**WHAT YOU NEED TO DO**
Only one stretch of the data below should be repeated: the lines from the line containing "torso_shell();" through the line containing "obj.matrix_parent_inverse = Matrix.Identity(4)", inclusive, exactly as they are.

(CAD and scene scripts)
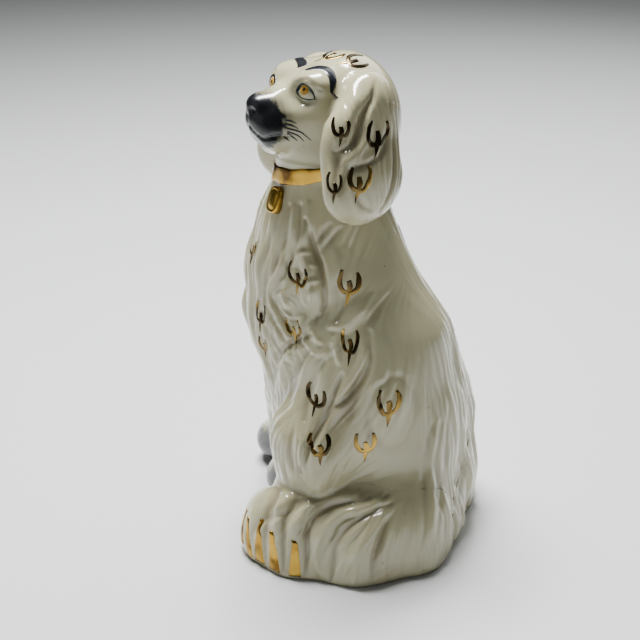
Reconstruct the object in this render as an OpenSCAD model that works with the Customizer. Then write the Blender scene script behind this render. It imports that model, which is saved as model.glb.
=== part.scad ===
// Seated spaniel figurine, slip-cast in separate pieces that are luted together, glazed and gilded.
// Millimetres, +Z up. The origin is on the table plane under the middle of the figure. The face looks
// along -Y, the forelegs stand on the -X side and the rump sits on the +X side.

/* [Overall] */
// Height from the table to the top of the head
total_h = 190; // [140:1:255]
// Thickness of the cast wall
wall = 4; // [3:0.5:6]

/* [Pose] */
// Turn of the body about the vertical, measured from +X to the chest
body_turn = 220; // [205:1:235]
// Turn of the head about the vertical, measured from +X to the nose
head_turn = 264; // [255:1:275]

/* [Base] */
// Thickness of the slab that closes the bottom
slab_t = 4; // [3:0.5:6]
// Radius of the vent hole in the slab
vent_r = 5; // [3:0.5:6]

/* [Collar] */
// Height of the collar band
collar_h = 7; // [5:0.5:8]
// Outer radius of the collar band
collar_r = 22.5; // [21.5:0.5:24]
// How deep the band is, from outside to inside
collar_t = 4; // [3:0.5:5]
// Forward tilt of the collar, down towards the throat
collar_tilt = 14; // [8:1:18]

/* [Locket] */
// Radius of the locket
locket_r = 5.5; // [4:0.5:7]
// Thickness of the locket at its middle
locket_t = 5; // [4:0.5:6]

/* [Hidden] */

// All shapes are drawn at a height of 190 and scaled as one to total_h.
drawn_h = 190;
size_k = total_h / drawn_h;
ivory = [0.93, 0.90, 0.84];
grey = [0.42, 0.42, 0.43];
gold = [0.72, 0.55, 0.24];
biscuit = [0.86, 0.83, 0.77];
round_fn = 24;
small_fn = 20;

// Spheres as [x, y, z, radius]: x towards the chest, y towards the dog's left, z up.
torso_balls = [[3, -6, 136, 19], [-3, -6, 119, 22], [8, -6, 107, 23], [10, -8, 84, 25], [11, -9, 64, 22],
               [-12, -6, 93, 27], [-28, 8, 42, 31], [-28, -20, 42, 31], [-13, 12, 50, 27],
               [-13, -24, 50, 27], [-30, 8, 8, 28], [-30, -20, 8, 28], [-2, 6, 8, 22], [-2, -18, 8, 22]];
foot_balls = [[-38, 26, 6, 17], [-36, 24, 20, 15], [-16, 31, 6, 15], [-16, 29, 18, 12], [6, 33, 5, 11],
              [4, 30, 14, 9], [17, 29, 4, 9]];
tail_balls = [[-56, -6, 44, 6], [-58, -4, 24, 8], [-50, 14, 6, 11]];
slab_discs = [[-30, 7, 24], [-30, -19, 24], [-2, 5, 18], [-2, -17, 18]];

// Spheres about the head's own axis: x towards the nose, y towards the dog's left, z up.
skull_balls = [[-12, 0, 166, 24], [-4, 6, 167, 18], [-4, -6, 167, 18], [-9, 0, 150, 21]];
muzzle_balls = [[6, 0, 168, 13], [16, 4, 165, 8], [16, -4, 165, 8], [19.5, 0, 170, 6.5], [14, 0, 160, 7]];
ear_balls = [[-8, 20, 181, 6], [4, 21, 164, 6.5], [-20, 22, 164, 7], [4, 23, 146, 7], [-22, 21, 149, 7],
             [-6, 26, 145, 8]];

neck_cut_z = 146;
collar_z = 149;
foreleg_top_z = 50;
body_mid = -6;
collar_at = [-7, 0, 0];
locket_at = [18.6, 4, 137];

module in_body() rotate([0, 0, body_turn]) children();
module in_head() translate([-1, 1, 0]) rotate([0, 0, head_turn]) children();
module ball(b, grow, fn) translate([b[0], b[1], b[2]]) sphere(r = b[3] + grow, $fn = fn);
module skin(balls, grow = 0, fn = round_fn) hull() for (b = balls) ball(b, grow, fn);
module above(z) translate([-150, -150, z]) cube([300, 300, 300]);
module below(z) translate([0, 0, z]) mirror([0, 0, 1]) above(0);
module across_mid(side) translate([0, side > 0 ? 0 : 2 * body_mid, 0])
    mirror([0, side > 0 ? 0 : 1, 0]) children();

module torso_form(grow = 0) in_body() skin(torso_balls, grow);
module head_form(grow = 0) in_head() {
    skin(skull_balls, grow);
    skin(muzzle_balls, grow, small_fn);
}
module foreleg_form(top, paw) in_body() {
    hull() {
        translate([top[0], top[1], foreleg_top_z]) sphere(r = 9, $fn = small_fn);
        translate([paw[0] - 4, paw[1], 12]) sphere(r = 8, $fn = small_fn);
    }
    hull() {
        translate([paw[0] - 4, paw[1], 11]) sphere(r = 8.5, $fn = small_fn);
        translate([paw[0] + 5, paw[1], 8]) sphere(r = 8, $fn = small_fn);
    }
}
module foot_form(side) in_body() across_mid(side) skin(foot_balls, 0, small_fn);
module slab_outline() hull() for (d = slab_discs) translate([d[0], d[1]]) circle(r = d[2], $fn = 48);
module slab_form(t) in_body() linear_extrude(t) slab_outline();
module collar_form() in_head() translate([collar_at[0], collar_at[1], collar_z]) rotate([0, collar_tilt, 0])
    rotate_extrude($fn = 64) translate([collar_r - collar_t, -collar_h / 2]) square([collar_t, collar_h]);
module locket_form() in_head() translate(locket_at) rotate([0, 78, 14]) {
    lens_r = (locket_r * locket_r + locket_t * locket_t / 4) / locket_t;
    intersection() {
        translate([0, 0, lens_r - locket_t / 2]) sphere(r = lens_r, $fn = 64);
        translate([0, 0, locket_t / 2 - lens_r]) sphere(r = lens_r, $fn = 64);
    }
}

module torso_shell() color(ivory) scale(size_k) difference() {
    torso_form();
    difference() {
        torso_form(-wall);
        above(neck_cut_z - wall);
        below(slab_t);
    }
    above(neck_cut_z);
    below(0);
    translate([0, 0, -1]) slab_form(slab_t + 1);
    forelegs();
    collar_form();
    locket_form();
}
module forelegs() {
    foreleg_form([18, -3], [19, -5]);
    foreleg_form([24, -22], [31, -30]);
}
module head_shell() color(ivory) scale(size_k) difference() {
    head_form();
    in_head() skin(skull_balls, -wall);
    below(neck_cut_z);
    collar_form();
}
module ear(side) scale(size_k) difference() {
    in_head() mirror([0, side > 0 ? 0 : 1, 0]) skin(ear_balls, 0, small_fn);
    head_form();
    torso_form();
    collar_form();
}
module left_ear() color(ivory) ear(1);
module right_ear() color(ivory) ear(-1);
module foreleg(top, paw) scale(size_k) intersection() {
    foreleg_form(top, paw);
    above(0);
}
module left_front_leg() color(grey) foreleg([18, -3], [19, -5]);
module right_front_leg() color(grey) foreleg([24, -22], [31, -30]);
module hind_foot(side) scale(size_k) difference() {
    foot_form(side);
    torso_form();
    forelegs();
    below(0);
}
module left_hind_foot() color(ivory) hind_foot(1);
module right_hind_foot() color(ivory) hind_foot(-1);
module tail() color(ivory) scale(size_k) difference() {
    in_body() {
        hull() for (b = [tail_balls[0], tail_balls[1]]) ball(b, 0, small_fn);
        hull() for (b = [tail_balls[1], tail_balls[2]]) ball(b, 0, small_fn);
    }
    torso_form();
    foot_form(1);
    foot_form(-1);
    below(0);
}
module base_plate() color(biscuit) scale(size_k) difference() {
    slab_form(slab_t);
    in_body() translate([-20, body_mid, -1]) cylinder(r = vent_r, h = slab_t + 2, $fn = 48);
}
module collar() color(gold) scale(size_k) collar_form();
module locket() color(gold) scale(size_k) difference() {
    locket_form();
    collar_form();
}

torso_shell();
head_shell();
left_ear();
right_ear();
left_front_leg();
right_front_leg();
left_hind_foot();
right_hind_foot();
tail();
base_plate();
collar();
locket();
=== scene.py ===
"""Seated spaniel figurine in glazed ceramic, with combed fur relief, a painted face and gilding."""
import math

import bmesh
import bpy
import numpy as np
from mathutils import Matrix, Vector
from mathutils.bvhtree import BVHTree


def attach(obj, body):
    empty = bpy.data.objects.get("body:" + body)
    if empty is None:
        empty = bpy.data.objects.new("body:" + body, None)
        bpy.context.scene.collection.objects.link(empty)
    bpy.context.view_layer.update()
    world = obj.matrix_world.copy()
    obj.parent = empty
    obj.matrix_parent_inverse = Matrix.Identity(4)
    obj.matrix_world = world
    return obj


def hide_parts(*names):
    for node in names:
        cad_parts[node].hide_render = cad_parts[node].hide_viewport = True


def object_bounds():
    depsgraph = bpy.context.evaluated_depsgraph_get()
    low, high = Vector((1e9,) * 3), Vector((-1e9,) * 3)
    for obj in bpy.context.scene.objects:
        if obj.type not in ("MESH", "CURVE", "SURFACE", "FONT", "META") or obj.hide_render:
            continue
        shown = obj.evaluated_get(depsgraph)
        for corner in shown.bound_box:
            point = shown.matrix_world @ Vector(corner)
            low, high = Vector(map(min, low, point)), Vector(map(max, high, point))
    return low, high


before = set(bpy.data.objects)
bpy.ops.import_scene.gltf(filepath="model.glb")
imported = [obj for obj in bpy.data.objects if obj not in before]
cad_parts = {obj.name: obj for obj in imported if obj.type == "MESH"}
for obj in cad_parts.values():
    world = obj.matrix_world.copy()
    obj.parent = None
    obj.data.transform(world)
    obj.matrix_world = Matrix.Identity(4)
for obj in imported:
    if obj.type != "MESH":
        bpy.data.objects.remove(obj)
cad_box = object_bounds()

# The forms are drawn 190 mm tall in the display frame: s runs to the viewer's right, t away from the
# viewer and z up. It is turned 60 degrees about z from the object's frame.
DRAWN_HEIGHT = 190.0
SCALE = (cad_box[1][2]-cad_box[0][2])/DRAWN_HEIGHT
DISPLAY_TURN = math.radians(60)


def to_object(p):
    """Display-frame millimetres to the object's frame in metres."""
    c, s = math.cos(DISPLAY_TURN), math.sin(DISPLAY_TURN)
    p = np.asarray(p, float)
    return np.stack([p[..., 0]*c-p[..., 1]*s, p[..., 0]*s+p[..., 1]*c, p[..., 2]], -1)*SCALE


# ---- Fields: signed distances in mm, negative inside ----

def turned(p, centre, yaw=0.0, pitch=0.0):
    """Points in a shape's own axes: turned about z by yaw, then about its own x by pitch, in degrees."""
    q = p-np.asarray(centre, np.float32)
    c, s = math.cos(math.radians(yaw)), math.sin(math.radians(yaw))
    x = q[:, 0]*c+q[:, 1]*s
    y = q[:, 1]*c-q[:, 0]*s
    z = q[:, 2]
    if pitch:
        c, s = math.cos(math.radians(pitch)), math.sin(math.radians(pitch))
        y, z = y*c+z*s, z*c-y*s
    return np.stack([x, y, z], 1)


def ellipsoid(p, centre, radii, yaw=0.0, pitch=0.0):
    q = turned(p, centre, yaw, pitch)
    r = np.asarray(radii, np.float32)
    k0 = np.linalg.norm(q/r, axis=1)
    k1 = np.linalg.norm(q/(r*r), axis=1)
    return k0*(k0-1)/np.maximum(k1, 1e-6)


def smin(a, b, k):
    """Union with a fillet of size k."""
    h = np.maximum(k-np.abs(a-b), 0)/k
    return np.minimum(a, b)-h*h*k*0.25


def smax(a, b, k):
    """Intersection with a rounding of size k."""
    return -smin(-a, -b, k)


def ramp(x, low, high):
    """Smooth step from 0 at low to 1 at high."""
    u = np.clip((x-low)/(high-low), 0, 1)
    return u*u*(3-2*u)


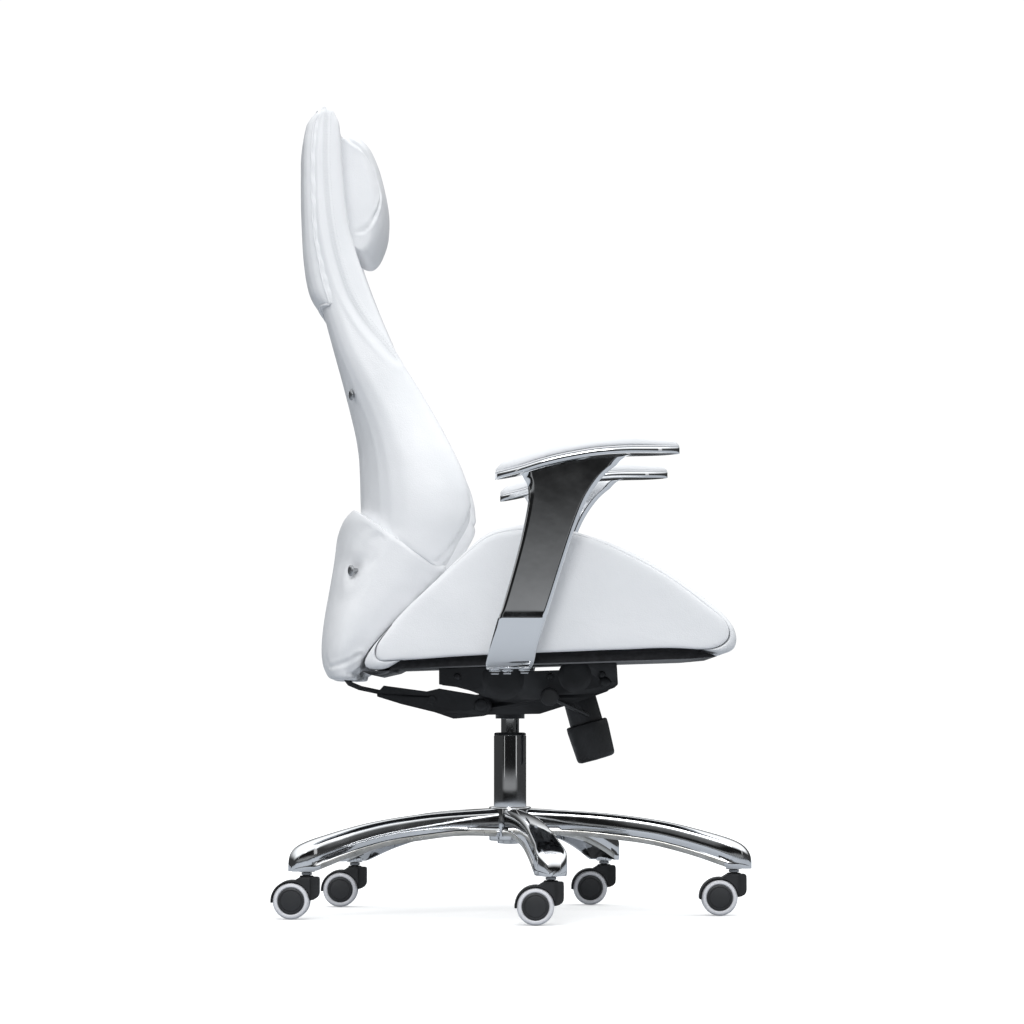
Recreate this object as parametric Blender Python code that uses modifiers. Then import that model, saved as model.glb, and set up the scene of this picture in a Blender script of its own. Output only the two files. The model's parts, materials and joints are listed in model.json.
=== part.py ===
"""Swivel office chair: a white upholstered high-back chair on a chromed five-star base.

Metres, +Z up. The chair faces -Y, so the sitter's right hand is at -X. The origin lies on the
floor, on the axis that the seat swivels about. Side profiles are lists of (y, z) points.
"""

import math

import bmesh
import bpy
from mathutils import Matrix, Vector

GAP = 0.0004  # clearance between pieces that touch

# Five-star base and castors
LEGS = 5
FIRST_LEG_ANGLE = math.radians(7.5)  # of the front leg, turned from -Y towards -X
CASTOR_CIRCLE_R = 0.3465
LEG_TIP_R = 0.3732
HUB_R = 0.0325
HUB_TOP = 0.165
HUB_BOTTOM = 0.112
LEG_BOSS_BOTTOM = 0.0705
STEM_R = 0.0055
STEM_BORE_R = 0.0059
WHEEL_SIDES = 20
WHEEL_FLAT_R = 0.0275  # from the axle to the flats of the tread
WHEEL_R = WHEEL_FLAT_R / math.cos(math.pi / WHEEL_SIDES)
WHEEL_W = 0.0175
WHEEL_INNER_X = 0.0068
AXLE_R = 0.0030
CASTOR_TRAIL = 0.0225
HOOD_R = 0.0308
HOOD_HALF_W = 0.0245

# Gas lift
TUBE_R = 0.025
TUBE_TOP = 0.275
CYLINDER_R = 0.014
CYLINDER_TOP = 0.3325
ROD_R = 0.005
VALVE_PIN_R = 0.004
VALVE_PIN_TOP = 0.339

# Tilt mechanism: pivots as (y, z)
REAR_PIVOT = (0.044, 0.321)
FRONT_PIVOT = (-0.146, 0.357)
PIVOT_PIN_R = 0.0055
HOUSING_HALF_W = 0.061
BRACKET_INNER_X = 0.0635
BRACKET_OUTER_X = 0.0675
PLATE_INNER_X = 0.0760
PLATE_OUTER_X = 0.0790
KNOB_LEAN = math.radians(15.8)  # the tension knob's axis leans forward, going down
KNOB_AXIS_TOP = (-0.109, 0.3265)
SHEET = 0.003  # thickness of the mechanism's pressed steel
LEVER_ROD_R = 0.0032
TILT_LEVER_PIVOT = (-0.0350, -0.119, 0.3065)
TILT_GRIP = (-0.061, 0.334)
HEIGHT_LEVER_Z = 0.3435
HEIGHT_LEVER_R = 0.0040

# Seat
SEAT_SLOPE = 0.031  # rise of the seat board per metre towards the front
BOARD_BOTTOM = 0.3815  # at y = 0
BOARD_TOP = 0.3988
BOARD_HALF_W = 0.255
SEAT_HALF_W = 0.268
SEAT_BOLSTER_INNER_X = 0.155  # where the side bolsters start to rise
SEAT_BOLSTER_SLOPE_W = 0.075
SEAT_EDGE_X = 0.250  # outside this line the cushion's edge is rounded off
SEAT_EDGE_INSET = 0.011
SEAT_NOSE_Z = 0.44  # above this height the middle is lower than the bolsters
SEAT_BASE_Z = 0.41
SEAT_SECTION_CENTRE = (-0.04, 0.45)
SEAT_SECTION_REACH = (0.26, 0.11)  # from that centre to the section's edge, along y and z

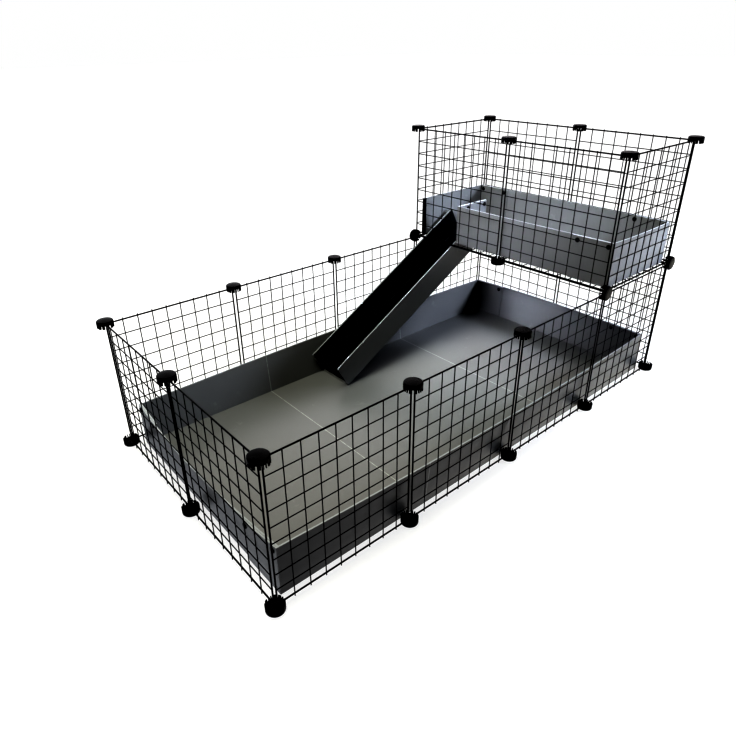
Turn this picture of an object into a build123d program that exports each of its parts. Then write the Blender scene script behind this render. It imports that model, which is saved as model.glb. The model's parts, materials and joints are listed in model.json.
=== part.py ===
from build123d import *
import math
import os

# A two-storey cage for guinea pigs. Square wire panels are held edge to edge by slotted
# round connectors. The ground storey is four panels long and two wide, and the loft stands
# on its last column of panels. A folded plastic tray lies in each storey, and a lined ramp
# leads from the ground tray up through an opening in the loft's floor.
# Sizes are in millimetres. +X runs along the cage to the loft, +Y across it, +Z up.
# The origin is on the floor, under the middle of the ground storey's grid.

# Wire panels
panel_size = 355.0
panel_gap = 11.0
panels_long = 4
panels_wide = 2
frame_wire = 3.6
frame_bend = 9.0
mesh_wire = 2.2
mesh_cells = 9
mesh_overhang = 1.5

# Connectors
connector_radius = 20.8
connector_wall = 5.4
connector_crown = 12.0
connector_rim = 7.0
connector_floor = 1.4
crown_edge = 3.4
crown_rise = 1.2
tooth_tip = 2.4
slot_clearance = 0.4

# Trays
sheet = 4.0
wall_height = 126.0
flap_length = 122.0
flap_gap = 0.3
ground_side_margin = 24.0
ground_foot_margin = 32.0
ground_loft_margin = 26.0
ground_bow = 16.0
loft_side_margin = 11.0
loft_front_margin = 28.0
loft_back_margin = 27.5
loft_bow = 4.5

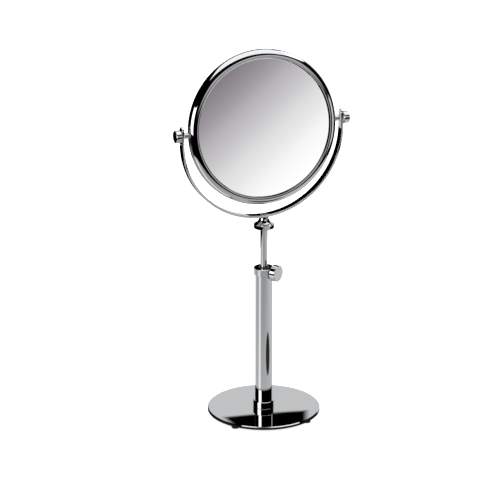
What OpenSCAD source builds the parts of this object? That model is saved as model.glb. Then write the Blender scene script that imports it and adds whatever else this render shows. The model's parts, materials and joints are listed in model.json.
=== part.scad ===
// Free-standing round shaving mirror on a height-adjustable stem.
// Millimetres, +Z up, origin on the table under the middle of the base.
// The plain mirror faces -Y, the pivots lie along X.

/* [Base and tube] */
// Diameter of the round base plate
base_d = 141; // [130:1:160]
// Thickness of the base plate
base_t = 4; // [3.5:0.5:6]
// Width of the bevel round the top edge of the base plate
base_bevel = 0.9; // [0.3:0.1:1.5]
// Height of the feet under the plate
foot_h = 3.5; // [2.5:0.5:5]
// Diameter of a foot
foot_d = 9.5; // [8:0.5:12]
// Outer diameter of the fixed tube
tube_d = 21.6; // [21:0.2:24]
// Wall thickness of the fixed tube
tube_wall = 1.2; // [1:0.1:1.5]
// Length of the fixed tube that shows, from the plate to the top collar
tube_len = 176.5; // [170:0.5:260]
// Outer diameter of the collar at the foot of the tube
base_collar_d = 26.2; // [25.5:0.1:30]
// Height of the collar at the foot of the tube
base_collar_h = 8.9; // [6:0.1:14]
// Outer diameter of the collar at the top of the tube
top_collar_d = 25.2; // [25:0.1:30]
// Height of the collar at the top of the tube
top_collar_h = 9.2; // [8:0.1:14]

/* [Clamp knob] */
// Direction of the clamp knob, turned from the front (-Y) towards +X
clamp_angle = 35; // [0:1:359]
// Diameter of the clamp knob
clamp_knob_d = 20.7; // [16:0.1:26]
// Length of the clamp knob
clamp_knob_l = 7.4; // [5:0.1:12]

/* [Stem] */
// Diameter of the sliding rod
rod_d = 9.1; // [8.5:0.1:9.6]
// Length of the rod that shows at rest
rod_show = 52; // [20:1:54]
// Diameter of the flange at the foot of the trumpet-shaped hub
hub_d = 25.2; // [22:0.1:30]
// Height of the straight side of the hub's flange
hub_rim_h = 5; // [2:0.1:6]
// Diameter of the hub where it meets the yoke
hub_top_d = 10.7; // [10.5:0.1:13]
// Height of the whole hub
hub_h = 14.8; // [13:0.1:18]

/* [Yoke] */
// Clear gap between the mirror frame and each yoke arm
side_gap = 6.5; // [5.5:0.5:10]
// Thickness of the yoke strip
yoke_t = 3; // [2.6:0.1:4]
// Width of the yoke strip
yoke_w = 10.6; // [10:0.1:14]
// How far the centre of the yoke's bend lies below the pivots
yoke_drop = 10; // [4:0.5:16]
// How far the round tips stand above the pivots
yoke_tip = 11.5; // [8:0.5:14]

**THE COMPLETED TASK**
torso_shell();
head_shell();
left_ear();
right_ear();
left_front_leg();
right_front_leg();
left_hind_foot();
right_hind_foot();
tail();
base_plate();
collar();
locket();
=== scene.py ===
"""Seated spaniel figurine in glazed ceramic, with combed fur relief, a painted face and gilding."""
import math

import bmesh
import bpy
import numpy as np
from mathutils import Matrix, Vector
from mathutils.bvhtree import BVHTree


def attach(obj, body):
    empty = bpy.data.objects.get("body:" + body)
    if empty is None:
        empty = bpy.data.objects.new("body:" + body, None)
        bpy.context.scene.collection.objects.link(empty)
    bpy.context.view_layer.update()
    world = obj.matrix_world.copy()
    obj.parent = empty
    obj.matrix_parent_inverse = Matrix.Identity(4)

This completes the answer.